摘要: 随着浅部煤炭资源枯竭，我国煤矿开采深度逐年增加，深井高温热害问题日益突出，严重威胁井下作业人员的健康与安全生产。本文以西北某矿深部回采工作面为研究对象，通过现场实测、理论分析及FLUENT数值模拟相结合的方法，系统分析了工作面的热害成因及温度场分布规律。研究结果表明：导致工作面高温的主要热源为煤体自身散热(占比50%~60%)、采空区遗煤氧化散热、相邻采空区导热及机械设备运转散热，且热源分布不均导致工作面出现局部高温；该工作面实际开采深度(350 m)已超过矿井通风降温极限开采深度(293 m)，单纯依靠增大风量降温效果有限；基于需冷量计算(2534 kW)，选用水冷式集中制冷降温系统(WAT)后，工作面温度降低3℃~4℃，有效地将温度控制在26℃以下。本研究为类似地质条件下深部矿井的热害治理提供了理论依据和工程实践参考。

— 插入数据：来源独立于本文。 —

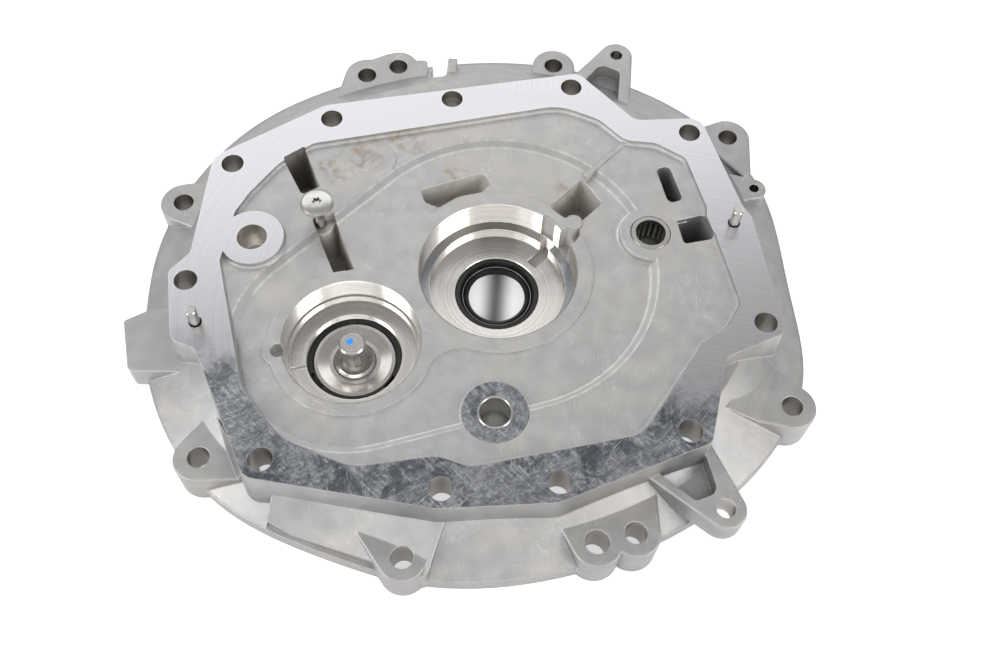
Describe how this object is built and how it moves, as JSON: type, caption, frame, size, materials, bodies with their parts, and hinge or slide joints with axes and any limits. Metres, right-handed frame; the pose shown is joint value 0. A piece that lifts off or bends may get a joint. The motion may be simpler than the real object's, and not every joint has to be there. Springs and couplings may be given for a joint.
{
  "type": "die cast clutch housing",
  "caption": "Die cast aluminium clutch housing with a flat gearbox flange, two round bearing bores, blind pockets, rim lugs and bracket arms, with seal, bearings, pins and screw fitted.",
  "frame": {"origin": "axis of the input bore in the plane of the engine face", "axes": "+Z along the input bore towards the gearbox side; +X to the right and +Y away in the picture"},
  "size_m": [0.3301, 0.3094, 0.051],
  "materials": {
    "cast_aluminium": "as cast, faces machined",
    "pin_steel": "ground",
    "seal_rubber": "matt, oiled",
    "spring_steel": "bright",
    "shell_steel": "drawn",
    "cage_steel": "oiled",
    "roller_steel": "ground",
    "bush_steel": "rolled",
    "zinc_steel": "zinc plated",
    "turned_steel": "turned",
    "black_plastic": "moulded",
    "key_steel": "ground"
  },
  "bodies": {
    "case": {"housing": "cast_aluminium", "dowel_pin_left": "pin_steel", "dowel_pin_right": "pin_steel", "input_seal": "seal_rubber", "seal_spring": "spring_steel", "needle_shell": "shell_steel", "rail_bush": "bush_steel", "bridge_screw": "zinc_steel", "spindle_ring": "black_plastic"},
    "needle_set": {"needle_cage": "cage_steel", "needle_rollers": "roller_steel"},
    "spindle_set": {"spindle": "turned_steel", "spindle_key": "key_steel"}
  },
  "joints": [
    {"name": "needle_spin", "type": "hinge", "parent": "case", "child": "needle_set", "pos_m": [0.0734, 0.0252, 0.029], "axis": [0, 0, 1], "continuous": true},
    {"name": "spindle_spin", "type": "hinge", "parent": "case", "child": "spindle_set", "pos_m": [-0.0653, -0.0445, 0.008], "axis": [0, 0, 1], "continuous": true}
  ]
}
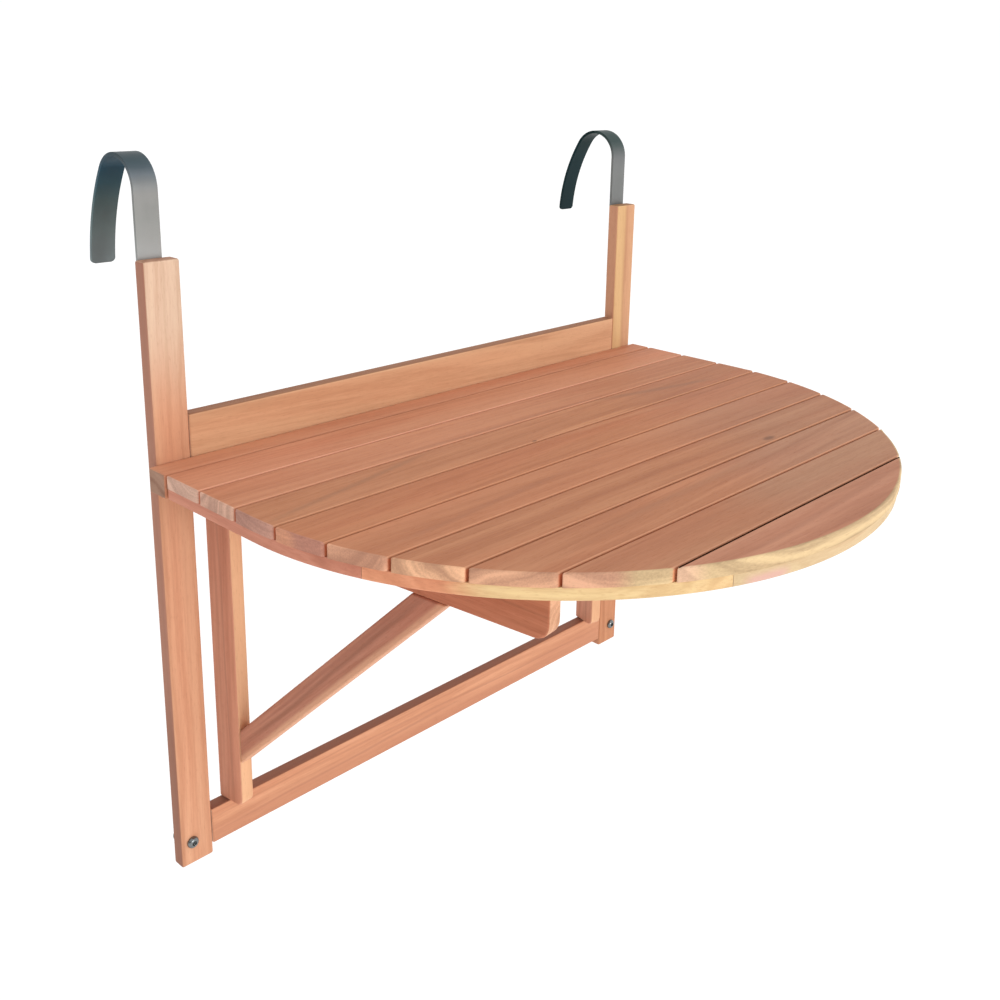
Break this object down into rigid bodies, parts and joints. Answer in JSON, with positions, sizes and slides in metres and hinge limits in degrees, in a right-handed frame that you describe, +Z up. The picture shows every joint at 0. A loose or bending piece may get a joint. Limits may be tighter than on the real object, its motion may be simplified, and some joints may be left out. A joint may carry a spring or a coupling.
{
  "type": "balcony side table",
  "caption": "Folding wooden side table that hangs on a balcony handrail by flat steel hooks, with a half-round slatted top on swinging triangular brackets.",
  "frame": {"origin": "top of the handrail, midway between the two hooks and midway between their near and free legs", "axes": "+X along the handrail, with the left upright at -X for someone who sits at the table's front and faces the railing; -Y out from the railing to the half-round front; +Z up"},
  "size_m": [0.6, 0.5231, 0.6],
  "materials": {
    "oiled_wood": "oiled reddish hardwood, satin",
    "oiled_wood_light": "oiled hardwood, lighter boards, satin",
    "oiled_wood_dark": "oiled hardwood, darker boards, satin",
    "rim_sapwood": "oiled pale sapwood, satin",
    "hook_steel": "flat strip steel, grey satin",
    "zinc_steel": "zinc-plated steel",
    "dark_steel": "dark plated steel",
    "rubber": "black rubber, matt"
  },
  "bodies": {
    "hanging_frame": {"batten_screw_1": "zinc_steel", "batten_screw_2": "zinc_steel", "batten_screw_3": "zinc_steel", "hinge_batten": "oiled_wood", "left_bolt": "dark_steel", "left_bolt_nut": "zinc_steel", "left_fixed_leaf": "zinc_steel", "left_fixed_leaf_screw_1": "zinc_steel", "left_fixed_leaf_screw_2": "zinc_steel", "left_hinge_pin": "zinc_steel", "left_hook": "hook_steel", "left_hook_screw_1": "zinc_steel", "left_hook_screw_2": "zinc_steel", "left_lower_pivot_pin": "zinc_steel", "left_pad": "rubber", "left_upper_pivot_pin": "zinc_steel", "left_upright": "oiled_wood_light", "lower_rail": "oiled_wood", "right_bolt": "dark_steel", "right_bolt_nut": "zinc_steel", "right_fixed_leaf": "zinc_steel", "right_fixed_leaf_screw_1": "zinc_steel", "right_fixed_leaf_screw_2": "zinc_steel", "right_hinge_pin": "zinc_steel", "right_hook": "hook_steel", "right_hook_screw_1": "zinc_steel", "right_hook_screw_2": "zinc_steel", "right_lower_pivot_pin": "zinc_steel", "right_pad": "rubber", "right_upper_pivot_pin": "zinc_steel", "right_upright": "oiled_wood_light", "upper_rail": "oiled_wood_light"},
    "tabletop": {"centre_batten": "oiled_wood", "left_moving_leaf": "zinc_steel", "left_moving_leaf_screw_1": "zinc_steel", "left_moving_leaf_screw_2": "zinc_steel", "plank_1": "oiled_wood", "plank_2": "oiled_wood_light", "plank_3": "oiled_wood_dark", "plank_4": "oiled_wood", "plank_5": "oiled_wood_light", "plank_6": "oiled_wood_dark", "plank_7": "oiled_wood", "plank_8": "oiled_wood_light", "plank_9": "oiled_wood_dark", "rear_rail": "oiled_wood", "right_moving_leaf": "zinc_steel", "right_moving_leaf_screw_1": "zinc_steel", "right_moving_leaf_screw_2": "zinc_steel", "rim_front": "rim_sapwood", "rim_left_curve": "oiled_wood_light", "rim_left_side": "oiled_wood_dark", "rim_right_curve": "rim_sapwood", "rim_right_side": "oiled_wood_dark"},
    "left_bracket": {"left_bracket_arm": "oiled_wood", "left_bracket_brace": "oiled_wood", "left_bracket_post": "oiled_wood_dark"},
    "right_bracket": {"right_bracket_arm": "oiled_wood", "right_bracket_brace": "oiled_wood", "right_bracket_post": "oiled_wood_dark"}
  },
  "joints": [
    {"name": "tabletop_hinge", "type": "hinge", "parent": "hanging_frame", "child": "tabletop", "pos_m": [0, -0.0705, -0.2544], "axis": [-1, 0, 0], "range_deg": [0, 5]},
    {"name": "left_bracket_swing", "type": "hinge", "parent": "hanging_frame", "child": "left_bracket", "pos_m": [-0.2394, -0.0398, -0.4025], "axis": [0, 0, 1], "range_deg": [-6.9, 83.1]},
    {"name": "right_bracket_swing", "type": "hinge", "parent": "hanging_frame", "child": "right_bracket", "pos_m": [0.2394, -0.0398, -0.4025], "axis": [0, 0, -1], "range_deg": [-11.6, 72.4]}
  ]
}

Abstract: With the depletion of shallow coal resources, the mining depth of coal mines in China has been increasing year by year. The issue of high-temperature heat hazards in deep mines has become increasingly prominent, posing a serious threat to the health of underground workers and safe production. This paper takes a deep mining face in a northwest mine as its research subject. Through a combination of field measurements, theoretical analysis, and FLUENT numerical simulation, it systematically analyzes the causes of heat hazards in the mining face and the distribution patterns of the temperature field. Research findings indicate that the primary heat sources contributing to high temperatures in the working face are: heat dissipation from the coal body itself (accounting for 50%~60%), heat dissipation from oxidized residual coal in the goaf, heat conduction from adjacent goafs, and heat dissipation from mechanical equipment operation. The uneven distribution of these heat sources leads to localized high temperatures within the working face. The actual mining depth of this face (350 m) exceeds the mine’s ventilation-cooling limit depth (293 m), making temperature reduction through increased airflow alone ineffective. Based on cooling demand calculations (2534 kW), the adoption of the water-cooled centralized refrigeration cooling system (WAT) reduced face temperatures by 3˚C~4˚C, effectively maintaining temperatures below 26˚C. This study provides theoretical foundations and engineering practice references for heat hazard management in deep mines under similar geological conditions.